Tactically, Defenses up, hard to deal damage to, slow attack (if possible), fat weak to…fire?
For movement, you need to think untraditional methods: Hydraulic lifts, Astral projection, giant carts, hover pads, inching along like a worm or snail, rolling, moving along the ground like a slime creature, springs, or maybe the character’s able to force themselves forward, weight and all, but moving consumes stamina.
Think of it as a skill tree,
Strong- +1,+2,+3, jump high, throw, break or move large objects, can’t sneak through small openings, Strong attack, medium defense, high stamina, high health, continuous attacks and specials, can deflect giant enemies attacks,

Skinny- +Agility, +Stealth, increase movement speed, decrease noise made, low carrying capacity, low health, low attack, high critical, weak to overwhelming crushing force enemies attacks,

Immobile- +Charisma, +purchasing power ( 5% cheaper at stores), decrease movement speed, increase carrying capactiy (unlimited?), +Low Health but can heal quickly, + High Defense, +Increase resistance to Frost, -resistance to fire, high critical but low chance for critical. Resistant to crushing blows.

I’m not sure I understand the issue, if you don’t want to add something to your game simply don’t add it. You don’t have to have drastic permanent weight gain at all if that’s not what you like. I know I’m not going to add any. I honestly hate when games make their characters into blobs, I become completely disinterested at that point.
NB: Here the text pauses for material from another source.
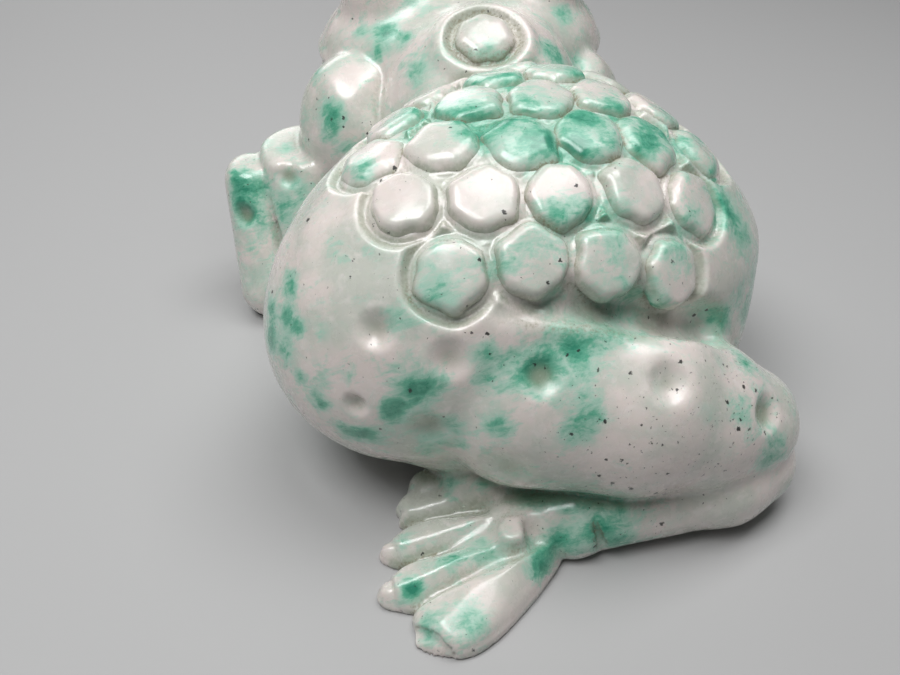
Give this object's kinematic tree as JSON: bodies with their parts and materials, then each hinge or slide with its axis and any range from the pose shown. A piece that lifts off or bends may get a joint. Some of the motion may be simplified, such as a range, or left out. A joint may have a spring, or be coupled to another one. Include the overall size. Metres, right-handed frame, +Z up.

But you can do whatever you want, thinking you have to make your characters immobile and that what ends the game just because a few other people have done that is crazy.

Immobility is one of those things that, if you want to include it in any way that isn’t an endstate, can warp the whole game around itself. It might also be nothing but fluff, especially in more arcade style games. It really depends on the kind of game you want to make.
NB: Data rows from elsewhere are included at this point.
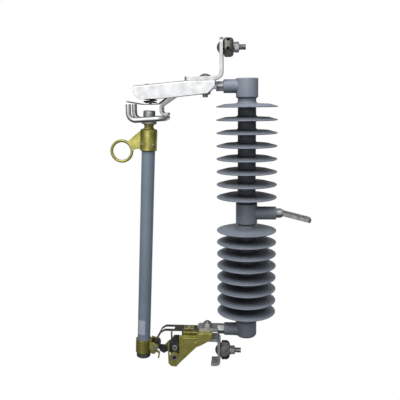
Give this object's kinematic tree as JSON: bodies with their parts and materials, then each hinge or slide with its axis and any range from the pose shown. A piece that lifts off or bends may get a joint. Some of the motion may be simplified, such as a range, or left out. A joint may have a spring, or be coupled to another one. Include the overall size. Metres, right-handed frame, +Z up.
{
  "type": "cutout sectionalizer",
  "caption": "Overhead line cutout on a ribbed polymer insulator, its hinged tube standing upright clear of the hood, with a load hook and a clamp at each terminal.",
  "frame": {"origin": "centre of the hole in the mounting strap", "axes": "+X to the right across the face, +Y away from the viewer, +Z up along the insulator"},
  "size_m": [0.3647, 0.1086, 0.6053],
  "materials": {
    "housing": "grey silicone rubber with a soft sheen",
    "composite": "glass-fibre rod, hidden inside",
    "galvanised_steel": "galvanised, pale and slightly mottled",
    "plated_bar": "tin-plated copper bar",
    "dark_steel": "darkened zinc",
    "jaw_alloy": "tin-plated bronze, greyish",
    "bronze": "cast bronze, sand texture",
    "dull_copper": "tarnished copper alloy",
    "dark_casting": "dark cast bronze",
    "tube_shell": "painted glass-fibre tube",
    "tube_lining": "dark fibre"
  },
  "bodies": {
    "frame": {"insulator_housing": "housing", "core_rod": "composite", "top_fitting": "galvanised_steel", "centre_fitting": "galvanised_steel", "bottom_fitting": "galvanised_steel", "mounting_strap": "galvanised_steel", "hood": "galvanised_steel", "upper_terminal_bar": "plated_bar", "spring_rivet": "galvanised_steel", "hook_strap": "galvanised_steel", "hook_rod": "galvanised_steel", "hood_bolt": "dark_steel", "hood_nut": "galvanised_steel", "hood_washer": "galvanised_steel", "upper_clamp_bolt": "dark_steel", "upper_clamp_inner_jaw": "jaw_alloy", "upper_clamp_outer_jaw": "jaw_alloy", "upper_clamp_washer": "galvanised_steel", "upper_clamp_nut": "galvanised_steel", "hinge_casting": "bronze", "lower_contact_strap": "dull_copper", "hinge_bolt": "dark_steel", "hinge_nut": "galvanised_steel", "contact_screw": "galvanised_steel", "contact_post": "bronze", "lower_terminal_bar": "plated_bar", "lower_clamp_bolt": "dark_steel", "lower_clamp_inner_jaw": "jaw_alloy", "lower_clamp_outer_jaw": "jaw_alloy", "lower_clamp_washer": "galvanised_steel", "lower_clamp_nut": "galvanised_steel"},
    "upper_contact": {"upper_contact_strip": "dull_copper", "contact_spring": "galvanised_steel", "contact_spring_seat": "dull_copper"},
    "trunnion": {"trunnion": "dark_casting", "pivot_pin": "dark_steel", "pivot_bushes": "bronze", "tail_screw": "dark_steel", "tail_nut": "galvanised_steel"},
    "holder": {"lower_tube_casting": "bronze", "toggle_pin": "dark_steel", "fuse_tube": "tube_shell", "tube_liner": "tube_lining", "tube_end_ring": "tube_lining", "upper_tube_casting": "bronze", "contact_cap": "dull_copper", "casting_pins": "dark_steel", "ejector_pin": "dark_steel"},
    "ejector": {"link_ejector": "bronze"}
  },
  "joints": [
    {"name": "trunnion_swing", "type": "hinge", "parent": "frame", "child": "trunnion", "pos_m": [-0.23246, 0, -0.26629], "axis": [0, -1, 0], "range_deg": [0, 145]},
    {"name": "holder_toggle", "type": "hinge", "parent": "trunnion", "child": "holder", "pos_m": [-0.26946, 0, -0.25099], "axis": [0, -1, 0], "range_deg": [0, 12]},
    {"name": "ejector_flip", "type": "hinge", "parent": "holder", "child": "ejector", "pos_m": [-0.27546, 0, -0.26539], "axis": [0, 1, 0], "range_deg": [0, 55]},
    {"name": "upper_contact_flex", "type": "hinge", "parent": "frame", "child": "upper_contact", "pos_m": [-0.24546, 0, 0.21421], "axis": [0, 1, 0], "range_deg": [0, 3], "deforming": ["upper_contact_strip", "contact_spring"]}
  ]
}
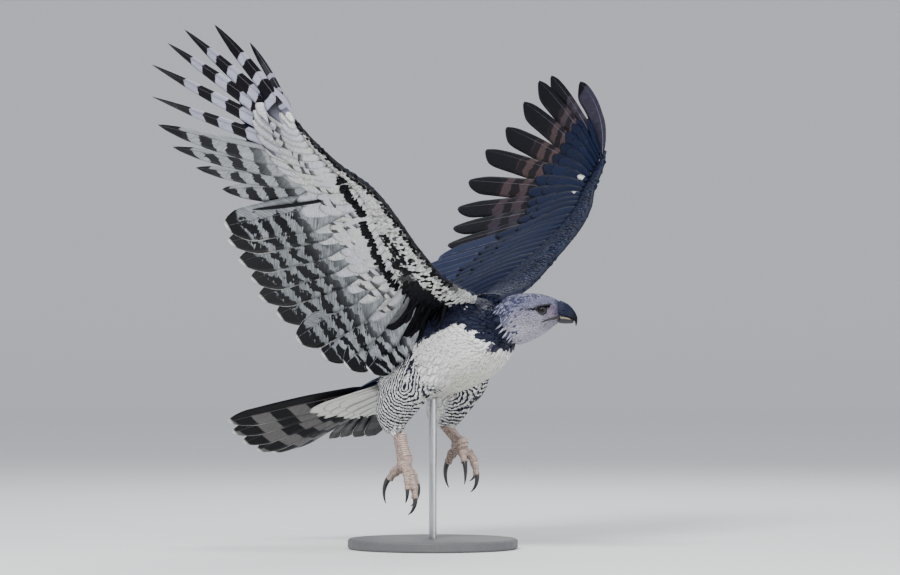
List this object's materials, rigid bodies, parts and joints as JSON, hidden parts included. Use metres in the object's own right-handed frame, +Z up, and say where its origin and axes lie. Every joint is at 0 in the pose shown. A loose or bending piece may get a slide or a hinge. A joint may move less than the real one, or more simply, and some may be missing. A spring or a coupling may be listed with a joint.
{
  "type": "harpy eagle display model",
  "caption": "Life-size still model of a harpy eagle in flight, wings raised and feet in open grasp, held by one rod on a round flat base.",
  "frame": {"origin": "centre of the round base's underside", "axes": "+Z up; the bird heads towards -Y and its left wing reaches towards +X"},
  "size_m": [1.3267, 0.9211, 1.2135],
  "materials": {
    "white_feathers": "soft white breast and leg feathers",
    "slate_feathers": "slate-black feathers with a dull sheen",
    "grey_head": "soft pale grey head feathers",
    "beak_horn": "dark slate horn",
    "eye": "wet gloss",
    "leg_skin": "dull pinkish-buff scaled skin",
    "claw_horn": "black horn",
    "painted_base": "satin dark grey paint",
    "brushed_steel": "brushed"
  },
  "bodies": {
    "root": {"torso": "white_feathers", "neck": "slate_feathers", "head": "grey_head", "beak_upper": "beak_horn", "beak_lower": "beak_horn", "eye_left": "eye", "eye_right": "eye", "tail": "slate_feathers", "wing_arm_left": "slate_feathers", "wing_arm_right": "slate_feathers", "wing_hand_left": "slate_feathers", "wing_hand_right": "slate_feathers", "thigh_left": "white_feathers", "thigh_right": "white_feathers", "tarsus_left": "leg_skin", "tarsus_right": "leg_skin", "foot_left": "leg_skin", "foot_right": "leg_skin", "claw_middle_left": "claw_horn", "claw_outer_left": "claw_horn", "claw_inner_left": "claw_horn", "claw_hind_left": "claw_horn", "claw_middle_right": "claw_horn", "claw_outer_right": "claw_horn", "claw_inner_right": "claw_horn", "claw_hind_right": "claw_horn", "stand_base": "painted_base", "stand_rod": "brushed_steel"}
  },
  "joints": []
}
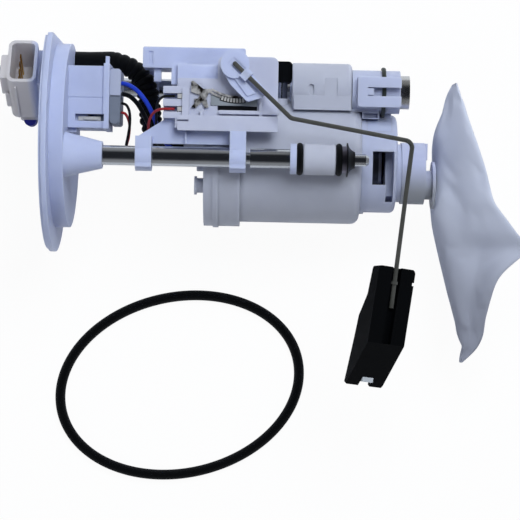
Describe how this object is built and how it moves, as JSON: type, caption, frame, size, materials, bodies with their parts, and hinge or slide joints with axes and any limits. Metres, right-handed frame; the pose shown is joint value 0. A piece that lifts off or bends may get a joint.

Personally I think the most fitting genre for immobile protagonists is management / city builder style games. Story heavy games can do it well too.

7 Likes

Plenty of genres work fine for this besides the aforementioned management games. Princess Maker-like raising sims and party-based RPGs come to mind. A long time ago I put forth the idea of an Oregon Trail like game where the transport of your carriage would become more difficult as the game progressed and one character became fat and less mobile, thought of explicitly for the purpose of a game that can continue after immobility, but I’ve since lost interest in the concept of immobility and prefer games that avoid it altogether

2 Likes

I would love a city builder game like this, personally. I remain hopeful that we’ll see one, one day.
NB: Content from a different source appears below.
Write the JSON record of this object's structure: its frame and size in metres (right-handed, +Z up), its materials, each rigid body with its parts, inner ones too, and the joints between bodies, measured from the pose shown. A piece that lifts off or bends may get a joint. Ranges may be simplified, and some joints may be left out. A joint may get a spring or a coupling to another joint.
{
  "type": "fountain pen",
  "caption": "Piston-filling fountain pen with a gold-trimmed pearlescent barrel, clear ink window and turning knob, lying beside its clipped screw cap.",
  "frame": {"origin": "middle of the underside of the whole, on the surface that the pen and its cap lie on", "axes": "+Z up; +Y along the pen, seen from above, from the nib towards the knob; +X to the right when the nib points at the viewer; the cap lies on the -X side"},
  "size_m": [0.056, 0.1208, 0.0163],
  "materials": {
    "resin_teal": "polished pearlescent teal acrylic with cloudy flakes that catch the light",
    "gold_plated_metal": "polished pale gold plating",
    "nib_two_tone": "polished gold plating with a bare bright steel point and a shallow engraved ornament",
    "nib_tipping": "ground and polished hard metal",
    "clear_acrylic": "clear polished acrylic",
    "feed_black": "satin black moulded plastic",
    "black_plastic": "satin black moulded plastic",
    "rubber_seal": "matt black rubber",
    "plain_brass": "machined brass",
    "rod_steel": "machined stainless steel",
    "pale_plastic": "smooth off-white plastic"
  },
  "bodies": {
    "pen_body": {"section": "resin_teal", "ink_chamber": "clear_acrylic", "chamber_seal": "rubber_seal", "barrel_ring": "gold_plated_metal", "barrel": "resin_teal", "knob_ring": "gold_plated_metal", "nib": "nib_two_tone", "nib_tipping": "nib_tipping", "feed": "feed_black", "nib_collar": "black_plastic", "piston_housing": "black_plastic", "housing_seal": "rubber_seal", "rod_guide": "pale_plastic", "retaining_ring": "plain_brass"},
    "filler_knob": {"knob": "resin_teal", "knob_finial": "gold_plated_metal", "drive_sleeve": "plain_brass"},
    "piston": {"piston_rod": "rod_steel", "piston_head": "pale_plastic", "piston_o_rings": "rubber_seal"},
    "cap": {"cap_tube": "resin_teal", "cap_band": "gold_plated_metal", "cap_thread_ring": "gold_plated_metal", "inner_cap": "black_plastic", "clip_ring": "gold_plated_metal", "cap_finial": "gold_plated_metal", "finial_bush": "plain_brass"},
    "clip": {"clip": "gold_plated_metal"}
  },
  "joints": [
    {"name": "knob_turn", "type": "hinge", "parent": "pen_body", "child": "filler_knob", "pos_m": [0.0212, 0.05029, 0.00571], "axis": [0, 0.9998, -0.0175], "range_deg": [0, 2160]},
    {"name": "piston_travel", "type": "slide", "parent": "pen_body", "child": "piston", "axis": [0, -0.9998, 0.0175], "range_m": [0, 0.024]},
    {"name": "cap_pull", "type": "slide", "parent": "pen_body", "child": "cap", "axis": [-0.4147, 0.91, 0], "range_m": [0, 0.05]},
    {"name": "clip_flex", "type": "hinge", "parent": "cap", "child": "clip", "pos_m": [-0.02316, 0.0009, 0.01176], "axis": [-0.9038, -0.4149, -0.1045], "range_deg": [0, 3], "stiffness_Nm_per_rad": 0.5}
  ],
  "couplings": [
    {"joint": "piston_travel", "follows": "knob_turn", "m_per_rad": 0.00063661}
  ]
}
It’s a bit of a cheat, I know, but how about where immobility isn’t technically immobile? Like, your player character is immobile, but there’s a power-up/upgrade/in-game cheat that still allows movement somehow. What this entails would depend entirely on the world the game takes place (usually some form of magic and/or technology) but it’s a thought.

1 Like

yeah like a hover platform or levitation magic (these ones require that the feet aren’t touching the floor, more so the same position they would have when sitting down)

Gaining Perspective does this very well, where there is still unique actual gameplay that happens once you hit immobility. In my mind, for a game to not have immobility be the end, you essentially have to have one of two different options:

  1. A game design that allows you to still do most things while immobile. A number of people in this thread have already described options, but essentially think of something like a monarch where you can still reign over a kingdom even without actually moving.
  2. Specifically designed gameplay around immobility. Gaining Perspective does this, where you actually have this be its own section of the game with very specific and unique things happening.

That’s a unique challenge! I think focusing on environmental interaction and puzzle solving while immobile could be really interesting. Maybe the player can manipulate objects or control other characters to progress? It’d be cool to see how you tackle this!

This is also 100% something I want to see more of. Everytime I think about the lack of games where you play beyond immobility, I brainstorm a few ideas. I personally always prefer to play the “feedee” because I am a feedee, and so if I want a game where I am playing the immobile person, I think the easiest way to go about it is to build the game around “you’ll eventually be immobile” and give the player options on how to manage their lives afterwards (or not depending on the players’ wants). I also like what other people have suggested by having there be mini games with immobility as the framing device. I think things you can still have a say after a character is immobile are like… having conversations, making decisions (like at the very least what they want to eat). I also like how in Fatty Text Adventure Game, you can move around long after the game says you’re immobile, but it just takes an extreme amount of resources (primarily the game’s energy resource), and so you end up needing to rest more/to get energy more fervently. Neat, and a fun challenge for a game with a more “active” gameplay loop. Anyway, yeah, thanks for listening lmao!